7 responses to “Thursday 18th December – Lights, camera, pooh

  1. Would you like to join me in my dying hole? I have decided to dig one and sit in it. I will be bringing: my axe, nurofen, and a giant blanket.
    I am sure there will be room for both of us.

  2. That sounds perfect. I will bring the rest of the Minstrels and my sharpest kitchen knife.

  3. Shall I send your red cross parcel to the dying hole? I’ll add some extra chipplotas to cheer you up.

  4. Serves them right for having Cadburys creme eggs in at Christmas!

  5. homeofficemum
    That would be splendid.

    bevchen
    Absolutely. The fools!

  6. I love hearing your stories about your life. Many are similar to mine, and it feels good to know I’m not the only one suffering through this wonderful time of mothering young children. I LOVE stories about Oscar and everything he finds lubly. I also still laugh hysterically whenever I think about the image of him running around like a “demented goat”. I wish you had posted a picture of him and/or a demented looking goat, but my imagination fills in.

    I also love hearing about life in England! I have so many questions! Do you have tea instead of dinner? You have often written that your girls didn’t have to suffer through your cooking because they were at tea at someone else’s house. Or if they have tea there, are they automatically invited for dinner? What if you don’t like tea? So confusing to an American. What is paracetamol?
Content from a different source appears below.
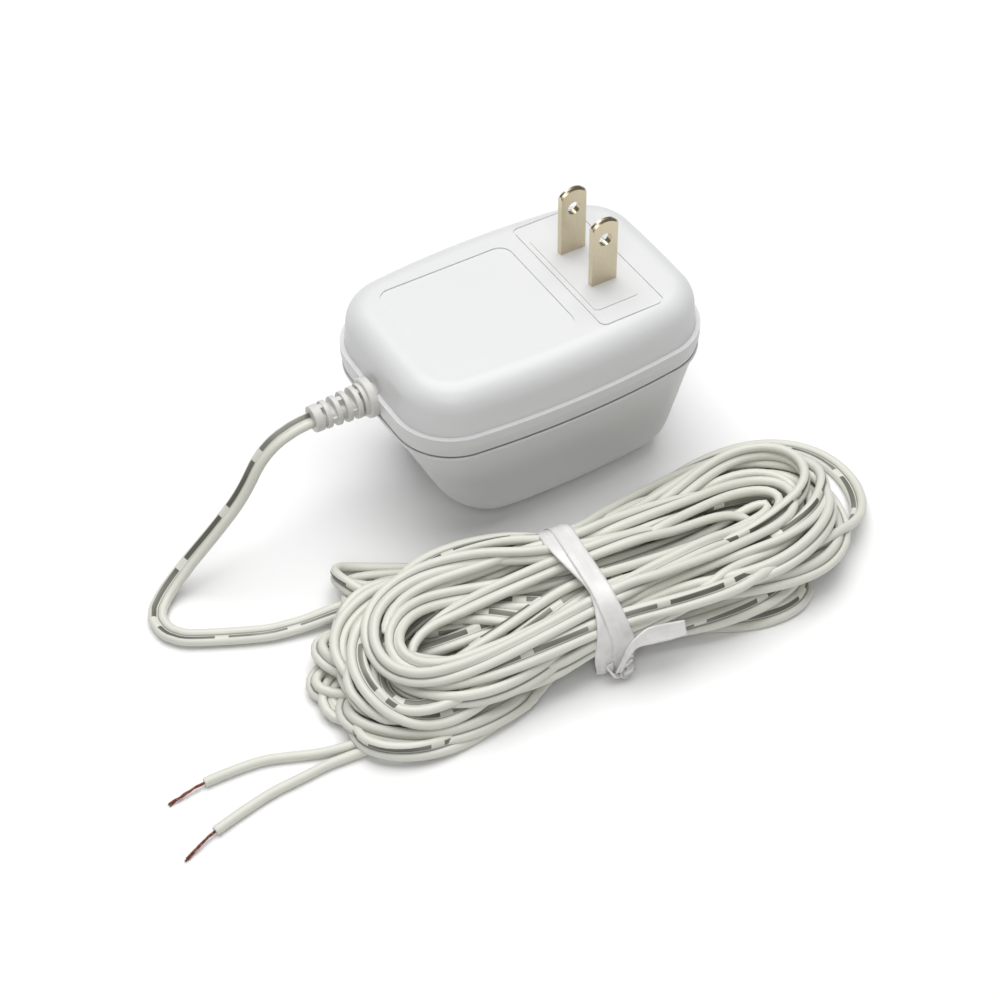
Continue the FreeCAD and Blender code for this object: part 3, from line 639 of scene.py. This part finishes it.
def twisted_strands_tree():
    """Fine wires twisted round a path, opening a little at their tips."""
    group, tree, given = node_group("twisted_strands", {
        "Strands": ("NodeSocketInt", 10),
        "Wire Radius": ("NodeSocketFloat", 0.0001),
        "Bundle Radius": ("NodeSocketFloat", 0.0004),
        "Lay Length": ("NodeSocketFloat", 0.006),
        "Splay": ("NodeSocketFloat", 0.5),
        "Seed": ("NodeSocketInt", 3),
        "Material": ("NodeSocketMaterial", None),
    })
    path = tree.node("GeometryNodeResampleCurve", {}, {"Curve": given["Geometry"], "Count": 48})
    copies = tree.node("GeometryNodeDuplicateElements", {"domain": "SPLINE"},
                       {"Geometry": path, "Amount": given["Strands"]})
    number = Value(tree, copies.socket.node.outputs["Duplicate Index"])
    factor = tree.node("GeometryNodeSplineParameter", output="Factor")
    length = tree.node("GeometryNodeSplineParameter", output="Length")
    chance = tree.node("FunctionNodeRandomValue", {"data_type": "FLOAT"},
                       {"ID": number, "Seed": given["Seed"]}, 1)
    layer = ((number + 0.35) / given["Strands"]) ** 0.5
    reach = given["Bundle Radius"] * layer * (1.0 + given["Splay"] * chance * factor ** 3.0)
    angle = number * GOLDEN_ANGLE + length / given["Lay Length"] * math.tau
    normal = tree.node("GeometryNodeInputNormal")
    tangent = tree.node("GeometryNodeInputTangent")
    sideways = tangent.vector("CROSS_PRODUCT", normal).scaled(angle.sine() * reach)
    upwards = normal.scaled(angle.cosine() * reach)
    uneven = tangent.scaled((chance - 0.5) * UNEVEN_ENDS * factor)
    offset = sideways.vector("ADD", upwards).vector("ADD", uneven)
    moved = tree.node("GeometryNodeSetPosition", {}, {"Geometry": copies, "Offset": offset})
    wires = swept(tree, moved, given["Wire Radius"], 6, {})
    return finish_group(group, tree, wires, given["Material"])


# The hank: wound by its fold tips, then settled

def tied_place(along, across, height):
    """A place by the tie's own directions, in millimetres."""
    return TIE_MIDDLE * (1, 1, 0) + ALONG * along + ACROSS * across + UP * height


def waist_place(turn, far):
    """Where a run passes through the tie: three turns to a layer, the first one outermost."""
    layer, place = divmod(turn, len(LAYER_PLACES))
    height = LOWEST_LAYER + LAYER_RISE * layer
    bulge = 1.0 - ((height - TIE_MIDDLE[2]) / 10.0) ** 2
    half = WAIST_HALF_WIDTH * math.sqrt(max(0.2, bulge)) * LAYER_PLACES[place]
    return tied_place(0.0, half if far else -half, height)


def hairpin(tip, half_width, come_from, go_to):
    """The points of one fold, from the run that comes to it round to the run that leaves it."""
    tip = as_array(tip)
    ahead = tip - TIE_MIDDLE
    ahead[2] = 0.0
    ahead = unit(ahead)
    side = np.array([-ahead[1], ahead[0], 0.0])
    if np.dot(side, come_from - go_to) < 0:
        side = -side
    points = []
    for back, out in HAIRPIN:
        point = tip - ahead * back * half_width + side * out * half_width
        run = come_from if out >= 0 else go_to
        reach = np.linalg.norm((tip - run)[:2])
        share = min(1.0, np.linalg.norm((tip - point)[:2]) / reach)
        point[2] = tip[2] + (run[2] - tip[2]) * share ** 1.5
        points.append(point)
    return points


def wound_line():
    """The hank as it is wound, before anything settles."""
    points = [as_array(point) for point in WINDING_START]
    last = len(FAR_FOLDS) - 1
    for turn, (x, y, height, half_width) in enumerate(FAR_FOLDS):
        far, near = waist_place(turn, True), waist_place(turn, False)
        if turn == last:
            near = tied_place(0.0, -13.0, 5.0)
        points += [far - ALONG * RUN_HALF_LENGTH, far + ALONG * RUN_HALF_LENGTH]
        points += hairpin((x, y, height), half_width, far, near)
        points += [near + ALONG * RUN_HALF_LENGTH, near - ALONG * RUN_HALF_LENGTH]
        if turn < last:
            x, y, height, half_width = NEAR_FOLDS[turn]
            points += hairpin((x, y, height), half_width, near, waist_place(turn + 1, True))
    points += [as_array(point) for point in WINDING_END]
    return np.array(points)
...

Which is a funnier name for the product – M&Ms or Minstrels?

  7. Donia
    I too wish to post pictures. My children are so cute it amazes me that I spawned them. Jason thinks if I do that paedophiles will be circling the house waiting to snatch them through the letter box. I am working on his paranoia. He will probably relent in ten years.

    I shall write a post for you all about the vagaries of English life. It is too complex for me to go into when I should be stuffing my seventeenth best pants into a small bag and heading to the station.